WHAT IS REQUIRED:
Extract all of the data and reproduce it precisely.

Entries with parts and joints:

>> Begin

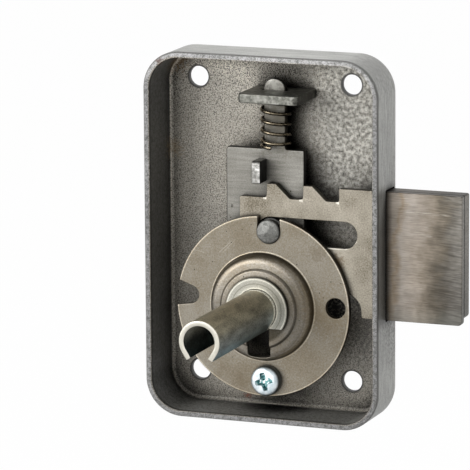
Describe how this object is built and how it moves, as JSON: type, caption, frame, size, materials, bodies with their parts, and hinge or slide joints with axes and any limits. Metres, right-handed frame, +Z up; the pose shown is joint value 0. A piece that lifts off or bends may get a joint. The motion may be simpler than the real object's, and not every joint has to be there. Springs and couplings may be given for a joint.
{
  "type": "cabinet lock",
  "caption": "Screw-on cabinet lock with its open side forward: toothed bolt, sprung tumbler, dished guide disc and split key tube in a sheet-steel box.",
  "frame": {"origin": "on the axis of the key tube, in the plane of the open rim that lies against the door", "axes": "+Z up along the long side, +X the way the bolt is thrown, +Y from the door into the lock; the key tube points towards -Y"},
  "size_m": [0.0791, 0.0526, 0.09],
  "materials": {
    "case_enamel": "hammered grey enamel over sheet steel, satin, with wear on the rim",
    "post_steel": "turned steel, dull, its ends hammered",
    "disc_steel": "pressed bare steel sheet, warm grey, fine specks",
    "tube_steel": "rolled bare steel strip, darker, with a bright cut end",
    "collar_steel": "pale bare steel with bright edges",
    "screw_zinc": "blue-white zinc plate",
    "bolt_steel": "stamped bare steel, brushed lengthways on the head, faint brown tints",
    "tumbler_steel": "stamped sheet steel, cool grey",
    "peg_steel": "sheared steel, bright on its end",
    "spring_steel": "spring wire, bronze-grey"
  },
  "bodies": {
    "lock_body": {"case": "case_enamel", "guide_post": "post_steel", "screw_post": "post_steel", "spring_bracket": "post_steel", "guide_disc": "disc_steel", "key_tube": "tube_steel", "tube_collar": "collar_steel", "disc_screw": "screw_zinc", "tumbler_spring": "spring_steel"},
    "bolt": {"bolt_plate": "bolt_steel", "bolt_block": "bolt_steel", "bolt_rivets": "bolt_steel"},
    "tumbler_group": {"tumbler": "tumbler_steel", "tumbler_peg": "peg_steel"}
  },
  "joints": [
    {"name": "bolt_slide", "type": "slide", "parent": "lock_body", "child": "bolt", "axis": [1, 0, 0], "range_m": [-0.0187, 0]},
    {"name": "tumbler_lift", "type": "slide", "parent": "lock_body", "child": "tumbler_group", "axis": [0, 0, 1], "range_m": [-0.0028, 0.0012], "stiffness_N_per_m": 300, "springref_m": -0.01, "deforming": ["tumbler_spring"]}
  ]
}
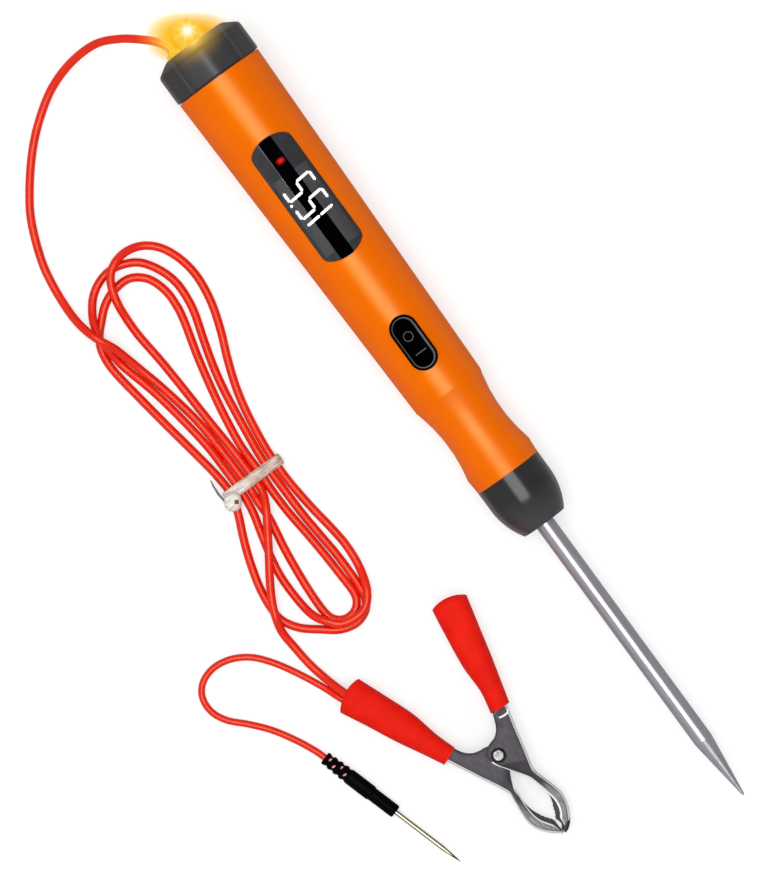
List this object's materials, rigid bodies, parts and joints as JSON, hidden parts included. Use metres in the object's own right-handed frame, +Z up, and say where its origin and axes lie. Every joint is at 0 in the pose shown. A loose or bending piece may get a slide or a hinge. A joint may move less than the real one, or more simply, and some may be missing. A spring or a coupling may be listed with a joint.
{
  "type": "test light",
  "caption": "Pen-shaped circuit tester with a steel probe, number display, rear lamp and rocker switch, on a tied ground lead with a spring clip and a needle probe.",
  "frame": {"origin": "on the supporting surface, under the middle of the tool from lamp tip to probe tip", "axes": "+X from the lamp to the probe tip, +Z up out of the surface, through the display and switch"},
  "size_m": [0.2119, 0.0924, 0.022],
  "materials": {
    "handle_plastic": "satin orange moulding",
    "trim_plastic": "satin charcoal moulding",
    "lens_plastic": "amber clear plastic",
    "led_resin": "clear epoxy",
    "tinned_wire": "tinned",
    "grommet_rubber": "matt",
    "lead_insulation": "red vinyl insulation",
    "window_plastic": "smoked clear plastic",
    "display_face": "black display face",
    "indicator_resin": "diffused red epoxy",
    "board_laminate": "green solder mask",
    "chip_body": "moulded epoxy",
    "switch_plastic": "black moulding",
    "socket_brass": "turned",
    "probe_steel": "polished, plated",
    "tie_nylon": "natural nylon",
    "clip_steel": "plated sheet",
    "rivet_steel": "bright",
    "sleeve_vinyl": "soft red vinyl",
    "boot_vinyl": "black vinyl",
    "needle_gold": "pale gold plating"
  },
  "bodies": {
    "tool": {"barrel": "handle_plastic", "end_cap": "trim_plastic", "lamp_lens": "lens_plastic", "lamp_led": "led_resin", "lamp_leads": "tinned_wire", "lead_grommet": "grommet_rubber", "lead_tail": "lead_insulation", "display_window": "window_plastic", "display_module": "display_face", "indicator_led": "indicator_resin", "circuit_board": "board_laminate", "controller_chip": "chip_body", "board_parts": "chip_body", "switch_bezel": "switch_plastic", "nose_collar": "trim_plastic", "probe_socket": "socket_brass", "probe_wire": "lead_insulation", "probe": "probe_steel", "lead_start": "lead_insulation", "lead_hank": "lead_insulation", "hank_tie": "tie_nylon", "lead_end": "lead_insulation", "clip_fixed_jaw": "clip_steel", "clip_pivot": "rivet_steel", "clip_spring": "rivet_steel", "clip_sleeve_fixed": "sleeve_vinyl", "short_lead": "lead_insulation", "needle_boot": "boot_vinyl", "needle": "needle_gold"},
    "rocker": {"switch_rocker": "switch_plastic"},
    "clip_half": {"clip_moving_jaw": "clip_steel", "clip_sleeve_moving": "sleeve_vinyl"}
  },
  "joints": [
    {"name": "rocker_tilt", "type": "hinge", "parent": "tool", "child": "rocker", "pos_m": [-0.0174, 0, 0.01569], "axis": [0, -1, 0], "range_deg": [0, 10]},
    {"name": "clip_open", "type": "hinge", "parent": "tool", "child": "clip_half", "pos_m": [0.0642, -0.0372, 0.0036], "axis": [0, 0, 1], "range_deg": [0, 28], "stiffness_Nm_per_rad": 0.15, "springref_deg": -28.65, "deforming": ["clip_spring"]}
  ]
}
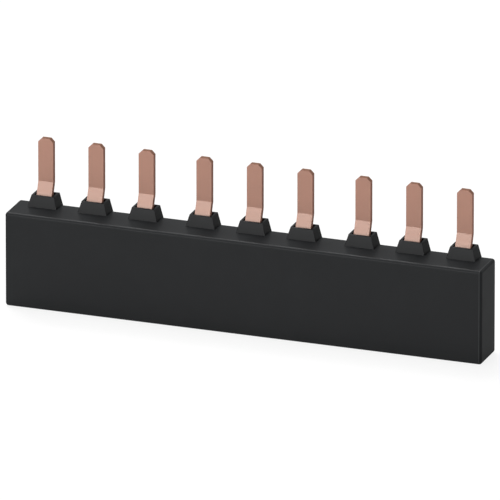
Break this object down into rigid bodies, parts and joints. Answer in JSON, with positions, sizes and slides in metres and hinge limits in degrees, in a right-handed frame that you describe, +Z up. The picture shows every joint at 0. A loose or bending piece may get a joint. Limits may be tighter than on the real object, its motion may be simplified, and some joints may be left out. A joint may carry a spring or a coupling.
{
  "type": "three-phase busbar",
  "caption": "Insulated comb busbar: slim moulded housing with a row of collared, offset copper blades that feed neighbouring circuit breakers.",
  "frame": {"origin": "centre of the flat base of the housing", "axes": "+X along the row of blades, +Y from the plain front to the back that the collars are flush with, +Z up towards the blade tips"},
  "size_m": [0.135, 0.0114, 0.0452],
  "materials": {
    "black_housing": "semi-matte moulded glass-filled polyamide",
    "copper": "satin rolled copper with punched edges",
    "insulation": "matte moulded insulating plate"
  },
  "bodies": {
    "root": {"housing": "black_housing", "base_cover": "black_housing", "phase_bar_l1": "copper", "phase_bar_l2": "copper", "phase_bar_l3": "copper", "phase_barrier_front": "insulation", "phase_barrier_rear": "insulation"}
  },
  "joints": []
}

>> End

TASK SOLUTION:
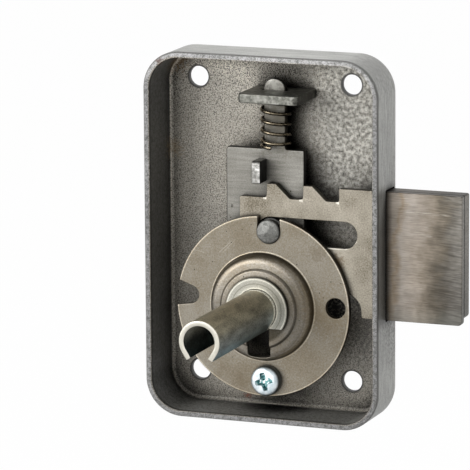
Describe how this object is built and how it moves, as JSON: type, caption, frame, size, materials, bodies with their parts, and hinge or slide joints with axes and any limits. Metres, right-handed frame, +Z up; the pose shown is joint value 0. A piece that lifts off or bends may get a joint. The motion may be simpler than the real object's, and not every joint has to be there. Springs and couplings may be given for a joint.
{
  "type": "cabinet lock",
  "caption": "Screw-on cabinet lock with its open side forward: toothed bolt, sprung tumbler, dished guide disc and split key tube in a sheet-steel box.",
  "frame": {"origin": "on the axis of the key tube, in the plane of the open rim that lies against the door", "axes": "+Z up along the long side, +X the way the bolt is thrown, +Y from the door into the lock; the key tube points towards -Y"},
  "size_m": [0.0791, 0.0526, 0.09],
  "materials": {
    "case_enamel": "hammered grey enamel over sheet steel, satin, with wear on the rim",
    "post_steel": "turned steel, dull, its ends hammered",
    "disc_steel": "pressed bare steel sheet, warm grey, fine specks",
    "tube_steel": "rolled bare steel strip, darker, with a bright cut end",
    "collar_steel": "pale bare steel with bright edges",
    "screw_zinc": "blue-white zinc plate",
    "bolt_steel": "stamped bare steel, brushed lengthways on the head, faint brown tints",
    "tumbler_steel": "stamped sheet steel, cool grey",
    "peg_steel": "sheared steel, bright on its end",
    "spring_steel": "spring wire, bronze-grey"
  },
  "bodies": {
    "lock_body": {"case": "case_enamel", "guide_post": "post_steel", "screw_post": "post_steel", "spring_bracket": "post_steel", "guide_disc": "disc_steel", "key_tube": "tube_steel", "tube_collar": "collar_steel", "disc_screw": "screw_zinc", "tumbler_spring": "spring_steel"},
    "bolt": {"bolt_plate": "bolt_steel", "bolt_block": "bolt_steel", "bolt_rivets": "bolt_steel"},
    "tumbler_group": {"tumbler": "tumbler_steel", "tumbler_peg": "peg_steel"}
  },
  "joints": [
    {"name": "bolt_slide", "type": "slide", "parent": "lock_body", "child": "bolt", "axis": [1, 0, 0], "range_m": [-0.0187, 0]},
    {"name": "tumbler_lift", "type": "slide", "parent": "lock_body", "child": "tumbler_group", "axis": [0, 0, 1], "range_m": [-0.0028, 0.0012], "stiffness_N_per_m": 300, "springref_m": -0.01, "deforming": ["tumbler_spring"]}
  ]
}
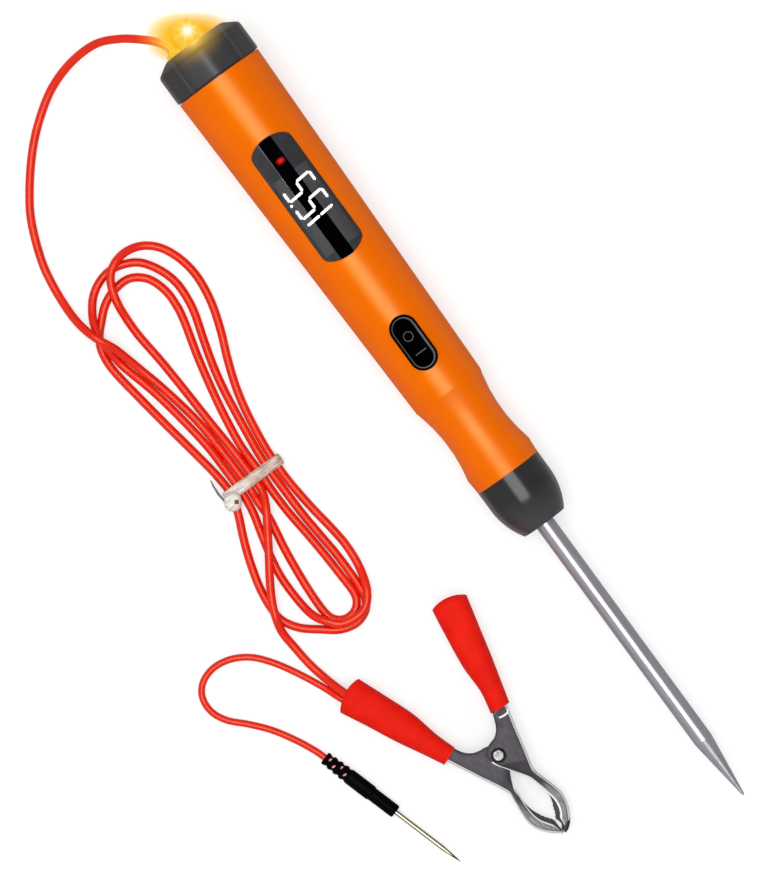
List this object's materials, rigid bodies, parts and joints as JSON, hidden parts included. Use metres in the object's own right-handed frame, +Z up, and say where its origin and axes lie. Every joint is at 0 in the pose shown. A loose or bending piece may get a slide or a hinge. A joint may move less than the real one, or more simply, and some may be missing. A spring or a coupling may be listed with a joint.
{
  "type": "test light",
  "caption": "Pen-shaped circuit tester with a steel probe, number display, rear lamp and rocker switch, on a tied ground lead with a spring clip and a needle probe.",
  "frame": {"origin": "on the supporting surface, under the middle of the tool from lamp tip to probe tip", "axes": "+X from the lamp to the probe tip, +Z up out of the surface, through the display and switch"},
  "size_m": [0.2119, 0.0924, 0.022],
  "materials": {
    "handle_plastic": "satin orange moulding",
    "trim_plastic": "satin charcoal moulding",
    "lens_plastic": "amber clear plastic",
    "led_resin": "clear epoxy",
    "tinned_wire": "tinned",
    "grommet_rubber": "matt",
    "lead_insulation": "red vinyl insulation",
    "window_plastic": "smoked clear plastic",
    "display_face": "black display face",
    "indicator_resin": "diffused red epoxy",
    "board_laminate": "green solder mask",
    "chip_body": "moulded epoxy",
    "switch_plastic": "black moulding",
    "socket_brass": "turned",
    "probe_steel": "polished, plated",
    "tie_nylon": "natural nylon",
    "clip_steel": "plated sheet",
    "rivet_steel": "bright",
    "sleeve_vinyl": "soft red vinyl",
    "boot_vinyl": "black vinyl",
    "needle_gold": "pale gold plating"
  },
  "bodies": {
    "tool": {"barrel": "handle_plastic", "end_cap": "trim_plastic", "lamp_lens": "lens_plastic", "lamp_led": "led_resin", "lamp_leads": "tinned_wire", "lead_grommet": "grommet_rubber", "lead_tail": "lead_insulation", "display_window": "window_plastic", "display_module": "display_face", "indicator_led": "indicator_resin", "circuit_board": "board_laminate", "controller_chip": "chip_body", "board_parts": "chip_body", "switch_bezel": "switch_plastic", "nose_collar": "trim_plastic", "probe_socket": "socket_brass", "probe_wire": "lead_insulation", "probe": "probe_steel", "lead_start": "lead_insulation", "lead_hank": "lead_insulation", "hank_tie": "tie_nylon", "lead_end": "lead_insulation", "clip_fixed_jaw": "clip_steel", "clip_pivot": "rivet_steel", "clip_spring": "rivet_steel", "clip_sleeve_fixed": "sleeve_vinyl", "short_lead": "lead_insulation", "needle_boot": "boot_vinyl", "needle": "needle_gold"},
    "rocker": {"switch_rocker": "switch_plastic"},
    "clip_half": {"clip_moving_jaw": "clip_steel", "clip_sleeve_moving": "sleeve_vinyl"}
  },
  "joints": [
    {"name": "rocker_tilt", "type": "hinge", "parent": "tool", "child": "rocker", "pos_m": [-0.0174, 0, 0.01569], "axis": [0, -1, 0], "range_deg": [0, 10]},
    {"name": "clip_open", "type": "hinge", "parent": "tool", "child": "clip_half", "pos_m": [0.0642, -0.0372, 0.0036], "axis": [0, 0, 1], "range_deg": [0, 28], "stiffness_Nm_per_rad": 0.15, "springref_deg": -28.65, "deforming": ["clip_spring"]}
  ]
}
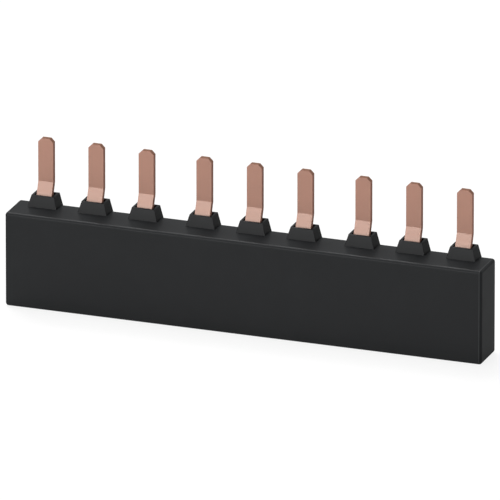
Break this object down into rigid bodies, parts and joints. Answer in JSON, with positions, sizes and slides in metres and hinge limits in degrees, in a right-handed frame that you describe, +Z up. The picture shows every joint at 0. A loose or bending piece may get a joint. Limits may be tighter than on the real object, its motion may be simplified, and some joints may be left out. A joint may carry a spring or a coupling.
{
  "type": "three-phase busbar",
  "caption": "Insulated comb busbar: slim moulded housing with a row of collared, offset copper blades that feed neighbouring circuit breakers.",
  "frame": {"origin": "centre of the flat base of the housing", "axes": "+X along the row of blades, +Y from the plain front to the back that the collars are flush with, +Z up towards the blade tips"},
  "size_m": [0.135, 0.0114, 0.0452],
  "materials": {
    "black_housing": "semi-matte moulded glass-filled polyamide",
    "copper": "satin rolled copper with punched edges",
    "insulation": "matte moulded insulating plate"
  },
  "bodies": {
    "root": {"housing": "black_housing", "base_cover": "black_housing", "phase_bar_l1": "copper", "phase_bar_l2": "copper", "phase_bar_l3": "copper", "phase_barrier_front": "insulation", "phase_barrier_rear": "insulation"}
  },
  "joints": []
}